Material
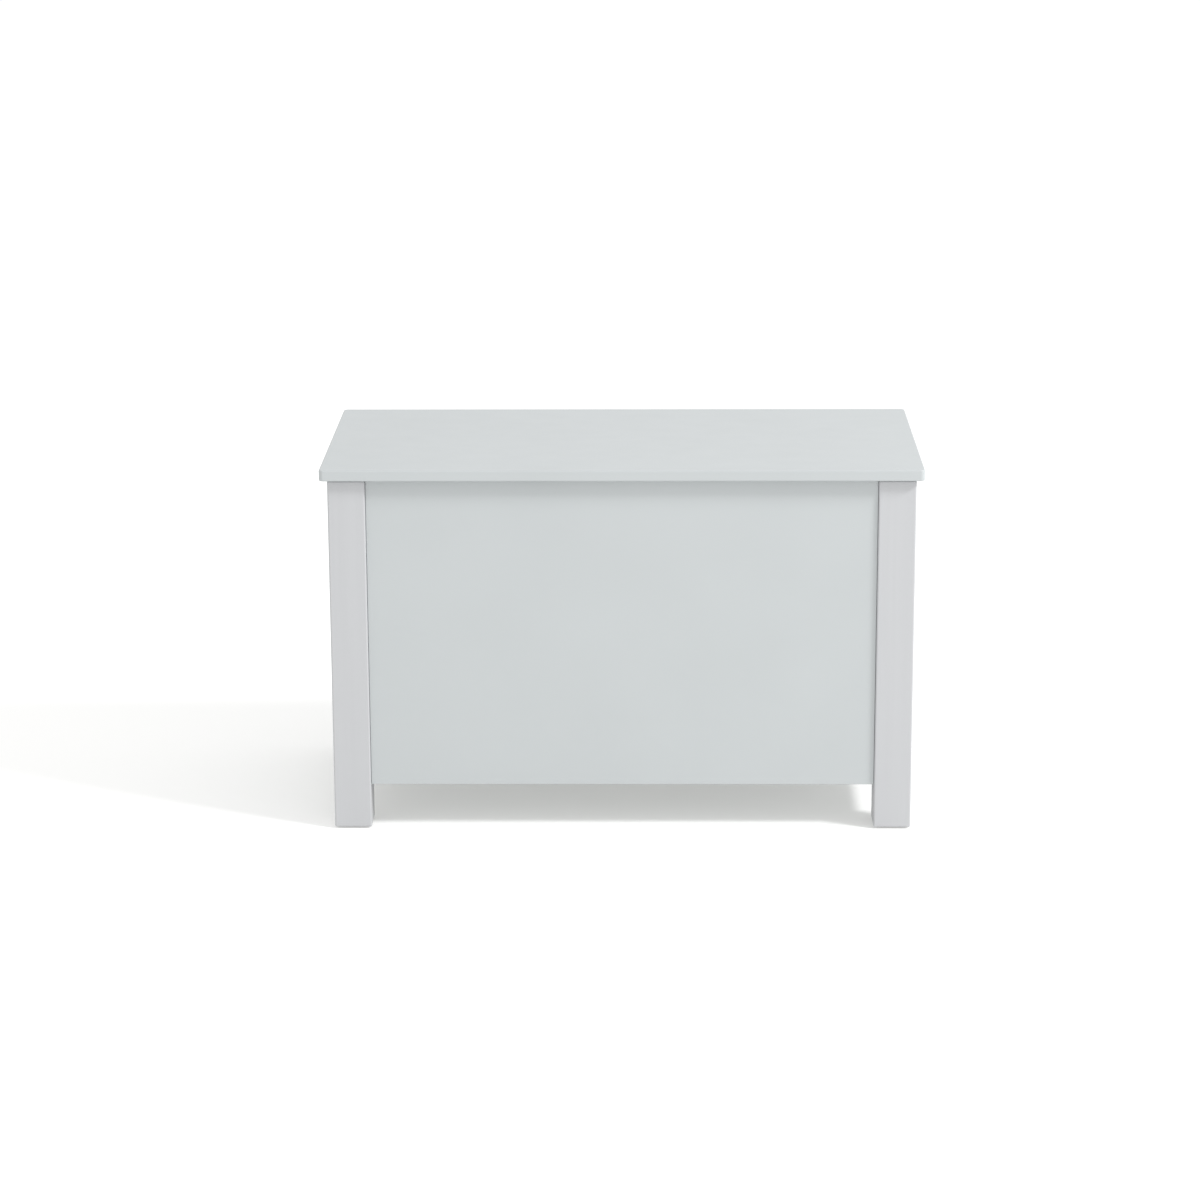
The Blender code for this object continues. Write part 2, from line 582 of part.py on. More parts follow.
def make_hinges(steel, lid_pivot):
    """Two butt hinges. The back leaf hangs down the back wall and the lid leaf lies forward under the lid."""
    outer = KNUCKLE_RADIUS - LEAF_THICKNESS  # axis to the face of a leaf that shows its screw heads
    for side, sign in SIDES:
        x = sign * HINGE_X
        axis = HINGE_AXIS + Vector((x, 0, 0))
        # The back leaf's local +Y points down and its local +Z forward, to the wall.
        make_leaf(f"{side}_hinge_back_leaf", 1, axis, None, (-math.pi / 2, 0, math.pi), steel)
        make_leaf(f"{side}_hinge_lid_leaf", 0, (x, 0, 0), lid_pivot, (0, 0, math.pi), steel)
        pin = rod_shape(HINGE_PIN_RADIUS, -HINGE_LENGTH / 2, HINGE_LENGTH / 2)
        part(f"{side}_hinge_pin", turned_to(pin, (0, 90, 0)), steel, axis)
        for which, spread in (("outer", sign), ("inner", -sign)):
            screw_x = x + spread * LEAF_SCREW_SPREAD
            at = (screw_x, HINGE_AXIS.y - outer, HINGE_AXIS.z - LEAF_SCREW_REACH)
            screw = part(f"{side}_hinge_back_{which}_screw", screw_shape(), steel, at)
            screw.rotation_euler = (math.radians(90), 0, 0)
            at = (screw_x, -LEAF_SCREW_REACH, outer)
            part(f"{side}_hinge_lid_{which}_screw", screw_shape(), steel, at, lid_pivot)


# ---- struts ------------------------------------------------------------------------------------
def bracket_screw_x():
    """How far out the screws of a lid bracket are from the middle of the box."""
    return STRUT_X + STUD_REACH - BRACKET_THICKNESS + BRACKET_WIDTH / 2


def ball_and_neck(root):
    """A ball at the origin on a neck that runs down -Z to root."""
    rings = 6
    start = math.acos(STUD_NECK_RADIUS / BALL_RADIUS)
    angles = [-start + (start + math.pi / 2) * i / rings for i in range(rings + 1)]
    arc = [(BALL_RADIUS * math.cos(a), BALL_RADIUS * math.sin(a)) for a in angles[:-1]]
    return [(STUD_NECK_RADIUS, root), *arc, (0, BALL_RADIUS)]


def make_leg_stud(name, sign, steel):
    """A ball stud screwed into the leg, pointing to the middle of the box."""
    face = -STUD_REACH
    profile = [
        (0, face - STUD_SHANK_LENGTH),
        (STUD_NECK_RADIUS, face - STUD_SHANK_LENGTH),
        (STUD_NECK_RADIUS, face + FIT_GAP),
        (STUD_FLANGE_RADIUS, face + FIT_GAP),
        (STUD_FLANGE_RADIUS, face + FIT_GAP + STUD_FLANGE_THICKNESS),
        *ball_and_neck(face + FIT_GAP + STUD_FLANGE_THICKNESS),
    ]
    stud = part(name, spun(profile, SMALL_STEPS), steel, (sign * STRUT_X, LEG_STUD.y, LEG_STUD.z))
    stud.rotation_euler = (0, math.radians(-90 * sign), 0)


def make_lid_bracket(name, sign, steel, lid_pivot):
    """An angle bracket under the lid, with its ball stud pointing to the middle of the box."""
    top = LID_UNDER_Z - FIT_GAP
    tab_x = STRUT_X + STUD_REACH - BRACKET_THICKNESS / 2
    at = Vector((sign * bracket_screw_x(), LID_STUD.y, top - BRACKET_THICKNESS / 2))
    size = (BRACKET_WIDTH, BRACKET_LENGTH, BRACKET_THICKNESS)
    bracket = part(name, block(size), steel, at - HINGE_AXIS, lid_pivot)
    drop = LID_STUD_DROP + SOCKET_RADIUS
    tab = block((BRACKET_THICKNESS, BRACKET_TAB, drop))
    combine(bracket, "UNION", name + "_tab", tab, Vector((sign * tab_x, at.y, top - drop / 2)) - at)
    profile = [(0, -STUD_REACH + BRACKET_THICKNESS / 2), *ball_and_neck(-STUD_REACH + BRACKET_THICKNESS / 2)]
    stud = turned_to(spun(profile, SMALL_STEPS), (0, -90 * sign, 0))
    combine(bracket, "UNION", name + "_stud", stud, Vector((sign * STRUT_X, at.y, LID_STUD.z)) - at)
    seats = [
        turned_to(screw_seat(), (0, 0, 0), (0, spread, -BRACKET_THICKNESS / 2))
        for spread in (-BRACKET_SCREW_SPREAD, BRACKET_SCREW_SPREAD)
    ]
    combine(bracket, "DIFFERENCE", name + "_screw_seats", gathered(seats))


def add_ball_socket(target, name, sign, stem_end):
    """Joins a ball socket and its stem to a piece that runs along local +Z, then bores it for the ball."""
    cup = rod_shape(SOCKET_RADIUS, -SOCKET_BACK, SOCKET_MOUTH, FINE_STEPS)
    combine(target, "UNION", name + "_cup", turned_to(cup, (0, 90 * sign, 0)))
    if stem_end:
        stem = rod_shape(SOCKET_STEM_RADIUS, SOCKET_RADIUS / 2, stem_end, FINE_STEPS)
        combine(target, "UNION", name + "_stem", stem)
    seat = BALL_RADIUS + FIT_GAP
    bore = rod_shape(seat, -seat, 2 * SOCKET_MOUTH, FINE_STEPS)
    combine(target, "DIFFERENCE", name + "_ball_bore", turned_to(bore, (0, 90 * sign, 0)))


def make_tube(name, sign, steel, leg_pivot):
    """The strut's tube: closed at its socket, hollow for the piston, and guiding the rod at its mouth."""
    inner = TUBE_RADIUS - TUBE_WALL
    guide = ROD_RADIUS + BORE_GAP
    profile = [
        (0, TUBE_START),
        (TUBE_RADIUS, TUBE_START),
        (TUBE_RADIUS, TUBE_END),
        (guide, TUBE_END),
        (guide, TUBE_END - TUBE_GUIDE_LENGTH),
        (inner, TUBE_END - TUBE_GUIDE_LENGTH),
        (inner, TUBE_START + TUBE_END_WALL),
        (0, TUBE_START + TUBE_END_WALL),
    ]
    tube = part(name, spun(profile, FINE_STEPS), steel, (0, 0, 0), leg_pivot)
    add_ball_socket(tube, name, sign, TUBE_START + TUBE_END_WALL / 2)


def make_rod(name, steel, rod_pivot):
    """The strut's rod with its piston. Local +Z runs from the lid's ball stud down to the leg's."""
    tip = STRUT_SHUT - ROD_TIP
    profile = [
        (0, ROD_THREAD_LENGTH),
        (ROD_RADIUS, ROD_THREAD_LENGTH),
        (ROD_RADIUS, tip - PISTON_LENGTH),
        (TUBE_RADIUS - TUBE_WALL - FIT_GAP, tip - PISTON_LENGTH),
        (TUBE_RADIUS - TUBE_WALL - FIT_GAP, tip),
        (0, tip),
    ]
    part(name, spun(profile, FINE_STEPS), steel, (0, 0, 0), rod_pivot)


def make_rod_socket(name, sign, nylon, rod_pivot):
    """The nylon end that screws onto the rod and snaps over the lid's ball stud."""
    stem = rod_shape(SOCKET_STEM_RADIUS, SOCKET_RADIUS / 2, ROD_STEM_END, FINE_STEPS)
    socket = part(name, stem, nylon, (0, 0, 0), rod_pivot)
    add_ball_socket(socket, name, sign, None)
    hole = rod_shape(ROD_RADIUS + BORE_GAP, ROD_THREAD_LENGTH - FIT_GAP, ROD_STEM_END + FIT_GAP)
    combine(socket, "DIFFERENCE", name + "_rod_hole", hole)


def make_struts(steel, black_steel, bright_steel, nylon, lid_pivot):
    """A strut at each end, between a stud on the rear leg and a bracket under the lid."""
    for side, sign in SIDES:
        make_leg_stud(f"{side}_leg_stud", sign, steel)
        make_lid_bracket(f"{side}_lid_bracket", sign, steel, lid_pivot)
        for which, spread in (("front", -BRACKET_SCREW_SPREAD), ("rear", BRACKET_SCREW_SPREAD)):
            underside = LID_UNDER_Z - FIT_GAP - BRACKET_THICKNESS
            at = Vector((sign * bracket_screw_x(), LID_STUD.y + spread, underside))
            part(f"{side}_bracket_{which}_screw", screw_shape(), steel, at - HINGE_AXIS, lid_pivot)
        foot = Vector((sign * STRUT_X, LEG_STUD.y, LEG_STUD.z))
        head = Vector((sign * STRUT_X, LID_STUD.y, LID_STUD.z))
        leg_pivot = pivot(f"{side}_tube_pivot", foot, (STRUT_TILT, 0, 0))
        rod_pivot = pivot(f"{side}_rod_pivot", head - HINGE_AXIS, (STRUT_TILT + math.pi, 0, 0))
        rod_pivot.parent = lid_pivot
        make_tube(f"{side}_strut_tube", sign, black_steel, leg_pivot)
        make_rod(f"{side}_strut_rod", bright_steel, rod_pivot)
        make_rod_socket(f"{side}_rod_socket", sign, nylon, rod_pivot)


def main():
    for old in list(bpy.data.objects):
        bpy.data.objects.remove(old)
    wood = finish("painted_board", (0.62, 0.65, 0.66), 0.45)
    leg_wood = finish("painted_leg", (0.62, 0.63, 0.65), 0.45)
    steel = finish("zinc_plated_steel", (0.60, 0.60, 0.61), 0.32, 1.0)
    zinc = finish("die_cast_zinc", (0.52, 0.52, 0.53), 0.45, 1.0)
    black_steel = finish("black_tube", (0.02, 0.02, 0.022), 0.35)
    bright_steel = finish("bright_rod", (0.68, 0.68, 0.69), 0.12, 1.0)
    nylon = finish("black_nylon", (0.03, 0.03, 0.032), 0.5)
    white_nylon = finish("white_nylon", (0.75, 0.75, 0.73), 0.5)
    rubber = finish("clear_rubber", (0.70, 0.70, 0.68), 0.4)

    lid_pivot = pivot("lid_pivot", HINGE_AXIS)
    make_legs(leg_wood, white_nylon, rubber)
    make_long_wall("front_wall", FRONT_WALL_Y, 1, wood)
    make_back_wall(wood)
    make_side_walls(wood)
    make_base(wood)
    make_lid(wood, lid_pivot)
    make_cams(zinc, steel)
    make_hinges(steel, lid_pivot)
    make_struts(steel, black_steel, bright_steel, nylon, lid_pivot)


main()
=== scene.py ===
"""Looks for a painted wooden toy box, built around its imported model."""

import json
import math

import bpy
import numpy as np
from bpy.props import FloatProperty, FloatVectorProperty, IntProperty, PointerProperty
from mathutils import Matrix, Vector
from mathutils.geometry import delaunay_2d_cdt

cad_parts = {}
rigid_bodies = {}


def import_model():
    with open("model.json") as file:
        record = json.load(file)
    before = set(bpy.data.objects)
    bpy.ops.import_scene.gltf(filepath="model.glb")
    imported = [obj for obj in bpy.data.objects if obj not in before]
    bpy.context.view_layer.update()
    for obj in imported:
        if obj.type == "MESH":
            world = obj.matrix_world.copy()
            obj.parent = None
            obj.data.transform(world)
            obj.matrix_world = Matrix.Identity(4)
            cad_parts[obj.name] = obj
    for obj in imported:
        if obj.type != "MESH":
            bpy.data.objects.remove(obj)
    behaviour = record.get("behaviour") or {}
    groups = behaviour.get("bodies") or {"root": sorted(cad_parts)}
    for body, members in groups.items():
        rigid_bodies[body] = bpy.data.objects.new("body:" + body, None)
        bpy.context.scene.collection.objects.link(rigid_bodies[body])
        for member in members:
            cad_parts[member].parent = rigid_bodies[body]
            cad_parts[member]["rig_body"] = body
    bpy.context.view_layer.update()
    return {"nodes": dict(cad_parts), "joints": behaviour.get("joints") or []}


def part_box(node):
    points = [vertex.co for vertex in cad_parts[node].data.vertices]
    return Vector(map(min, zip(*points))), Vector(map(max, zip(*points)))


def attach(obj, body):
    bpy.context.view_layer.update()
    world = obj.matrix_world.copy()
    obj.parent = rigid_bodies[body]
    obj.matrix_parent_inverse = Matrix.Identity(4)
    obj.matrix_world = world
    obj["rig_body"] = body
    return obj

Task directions
Only the lines from the one with "FRONT_WALL_Y, 1, wood)" to the one with "obj.parent = rigid_bodies[body]" are wanted; extract them exactly, both ends included.

Solution to the problem
    make_long_wall("front_wall", FRONT_WALL_Y, 1, wood)
    make_back_wall(wood)
    make_side_walls(wood)
    make_base(wood)
    make_lid(wood, lid_pivot)
    make_cams(zinc, steel)
    make_hinges(steel, lid_pivot)
    make_struts(steel, black_steel, bright_steel, nylon, lid_pivot)


main()
=== scene.py ===
"""Looks for a painted wooden toy box, built around its imported model."""

import json
import math

import bpy
import numpy as np
from bpy.props import FloatProperty, FloatVectorProperty, IntProperty, PointerProperty
from mathutils import Matrix, Vector
from mathutils.geometry import delaunay_2d_cdt

cad_parts = {}
rigid_bodies = {}


def import_model():
    with open("model.json") as file:
        record = json.load(file)
    before = set(bpy.data.objects)
    bpy.ops.import_scene.gltf(filepath="model.glb")
    imported = [obj for obj in bpy.data.objects if obj not in before]
    bpy.context.view_layer.update()
    for obj in imported:
        if obj.type == "MESH":
            world = obj.matrix_world.copy()
            obj.parent = None
            obj.data.transform(world)
            obj.matrix_world = Matrix.Identity(4)
            cad_parts[obj.name] = obj
    for obj in imported:
        if obj.type != "MESH":
            bpy.data.objects.remove(obj)
    behaviour = record.get("behaviour") or {}
    groups = behaviour.get("bodies") or {"root": sorted(cad_parts)}
    for body, members in groups.items():
        rigid_bodies[body] = bpy.data.objects.new("body:" + body, None)
        bpy.context.scene.collection.objects.link(rigid_bodies[body])
        for member in members:
            cad_parts[member].parent = rigid_bodies[body]
            cad_parts[member]["rig_body"] = body
    bpy.context.view_layer.update()
    return {"nodes": dict(cad_parts), "joints": behaviour.get("joints") or []}


def part_box(node):
    points = [vertex.co for vertex in cad_parts[node].data.vertices]
    return Vector(map(min, zip(*points))), Vector(map(max, zip(*points)))


def attach(obj, body):
    bpy.context.view_layer.update()
    world = obj.matrix_world.copy()
    obj.parent = rigid_bodies[body]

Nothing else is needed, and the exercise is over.